╭──
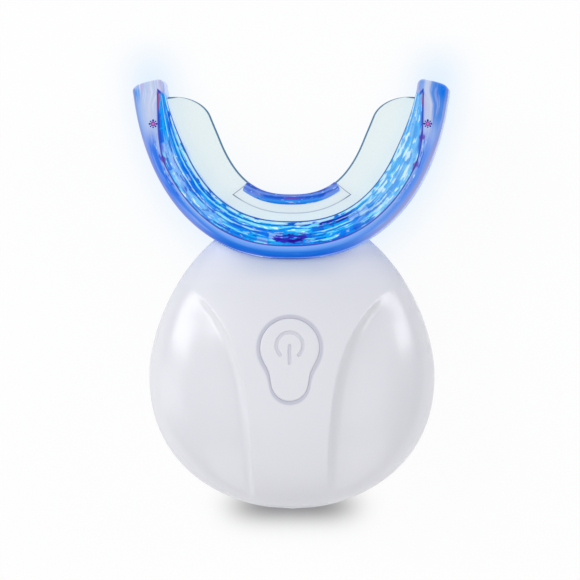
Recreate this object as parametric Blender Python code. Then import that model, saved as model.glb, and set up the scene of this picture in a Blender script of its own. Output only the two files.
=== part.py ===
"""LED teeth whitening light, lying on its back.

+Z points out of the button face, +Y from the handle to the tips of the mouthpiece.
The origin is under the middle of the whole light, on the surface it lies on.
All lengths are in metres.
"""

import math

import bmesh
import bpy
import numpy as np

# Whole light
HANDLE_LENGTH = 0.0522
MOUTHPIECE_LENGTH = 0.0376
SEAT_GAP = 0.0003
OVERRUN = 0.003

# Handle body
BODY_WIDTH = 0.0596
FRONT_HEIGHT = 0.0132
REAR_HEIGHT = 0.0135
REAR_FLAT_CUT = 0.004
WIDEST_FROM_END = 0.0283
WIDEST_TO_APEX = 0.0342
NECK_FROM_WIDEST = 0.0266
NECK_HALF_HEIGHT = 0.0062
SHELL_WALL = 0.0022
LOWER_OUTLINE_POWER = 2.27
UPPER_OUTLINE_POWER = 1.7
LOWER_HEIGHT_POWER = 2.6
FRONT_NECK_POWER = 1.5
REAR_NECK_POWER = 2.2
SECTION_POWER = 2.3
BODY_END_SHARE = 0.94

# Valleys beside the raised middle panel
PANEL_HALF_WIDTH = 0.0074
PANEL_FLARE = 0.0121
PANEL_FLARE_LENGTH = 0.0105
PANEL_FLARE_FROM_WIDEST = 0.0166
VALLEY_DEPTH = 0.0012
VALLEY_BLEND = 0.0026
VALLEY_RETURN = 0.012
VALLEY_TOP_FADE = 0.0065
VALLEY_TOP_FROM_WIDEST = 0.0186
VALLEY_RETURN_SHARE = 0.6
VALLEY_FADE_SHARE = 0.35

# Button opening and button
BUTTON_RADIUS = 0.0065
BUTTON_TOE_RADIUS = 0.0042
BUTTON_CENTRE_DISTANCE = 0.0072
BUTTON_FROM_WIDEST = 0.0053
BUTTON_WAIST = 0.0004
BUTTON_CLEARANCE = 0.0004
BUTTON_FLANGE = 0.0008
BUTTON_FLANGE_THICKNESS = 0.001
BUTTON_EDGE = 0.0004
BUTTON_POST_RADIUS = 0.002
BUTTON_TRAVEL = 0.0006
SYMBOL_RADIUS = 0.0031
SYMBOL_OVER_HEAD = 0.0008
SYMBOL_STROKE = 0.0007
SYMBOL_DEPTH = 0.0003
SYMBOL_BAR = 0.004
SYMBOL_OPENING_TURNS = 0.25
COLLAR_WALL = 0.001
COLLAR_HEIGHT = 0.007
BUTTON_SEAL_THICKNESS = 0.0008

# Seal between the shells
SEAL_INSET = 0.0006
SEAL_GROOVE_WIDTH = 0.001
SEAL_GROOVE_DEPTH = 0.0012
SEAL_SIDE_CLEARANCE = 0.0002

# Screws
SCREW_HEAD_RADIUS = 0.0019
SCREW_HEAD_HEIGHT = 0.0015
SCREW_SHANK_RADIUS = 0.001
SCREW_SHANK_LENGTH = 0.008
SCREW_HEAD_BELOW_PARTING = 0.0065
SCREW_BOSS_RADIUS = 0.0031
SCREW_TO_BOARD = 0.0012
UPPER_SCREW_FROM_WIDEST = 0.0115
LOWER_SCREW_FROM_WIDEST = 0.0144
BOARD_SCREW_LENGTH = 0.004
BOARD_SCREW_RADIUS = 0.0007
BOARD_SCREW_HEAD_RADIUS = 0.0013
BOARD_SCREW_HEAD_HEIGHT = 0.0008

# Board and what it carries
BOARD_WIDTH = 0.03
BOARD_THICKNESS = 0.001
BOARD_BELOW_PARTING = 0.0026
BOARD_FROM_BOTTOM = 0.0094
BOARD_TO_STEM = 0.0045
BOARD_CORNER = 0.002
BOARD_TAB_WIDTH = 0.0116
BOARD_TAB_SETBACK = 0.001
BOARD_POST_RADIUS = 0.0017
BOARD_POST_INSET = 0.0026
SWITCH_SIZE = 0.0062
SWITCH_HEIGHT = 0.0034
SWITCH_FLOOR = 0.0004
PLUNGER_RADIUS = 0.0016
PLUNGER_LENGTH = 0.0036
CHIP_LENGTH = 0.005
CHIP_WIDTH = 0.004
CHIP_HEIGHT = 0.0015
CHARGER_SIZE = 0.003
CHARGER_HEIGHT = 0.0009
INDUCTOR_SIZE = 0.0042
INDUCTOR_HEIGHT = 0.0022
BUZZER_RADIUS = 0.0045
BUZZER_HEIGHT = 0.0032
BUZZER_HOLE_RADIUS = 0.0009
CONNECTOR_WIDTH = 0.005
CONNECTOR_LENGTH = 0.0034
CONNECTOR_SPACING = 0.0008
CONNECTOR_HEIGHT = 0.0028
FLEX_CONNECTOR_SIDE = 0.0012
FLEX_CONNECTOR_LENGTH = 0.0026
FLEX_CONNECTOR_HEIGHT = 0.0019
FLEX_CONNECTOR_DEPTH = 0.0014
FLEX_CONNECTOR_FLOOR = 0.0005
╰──
Repeat exactly, please, each line from the beginning of the data through the line with "OVERRUN = 0.003" in it, and only those lines.

### CORRECT RESULT
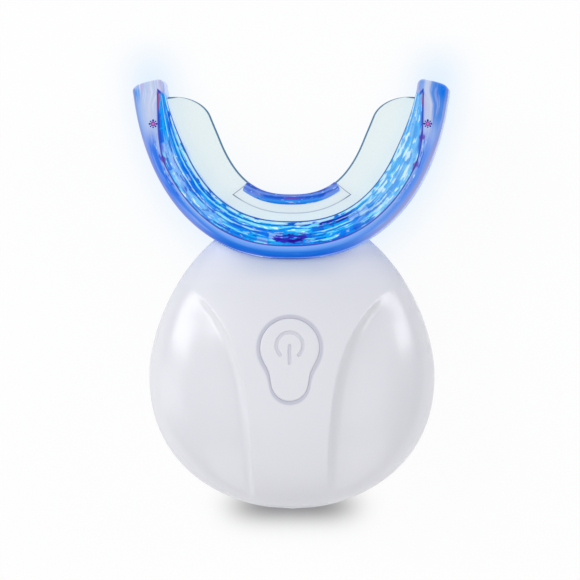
Recreate this object as parametric Blender Python code. Then import that model, saved as model.glb, and set up the scene of this picture in a Blender script of its own. Output only the two files.
=== part.py ===
"""LED teeth whitening light, lying on its back.

+Z points out of the button face, +Y from the handle to the tips of the mouthpiece.
The origin is under the middle of the whole light, on the surface it lies on.
All lengths are in metres.
"""

import math

import bmesh
import bpy
import numpy as np

# Whole light
HANDLE_LENGTH = 0.0522
MOUTHPIECE_LENGTH = 0.0376
SEAT_GAP = 0.0003
OVERRUN = 0.003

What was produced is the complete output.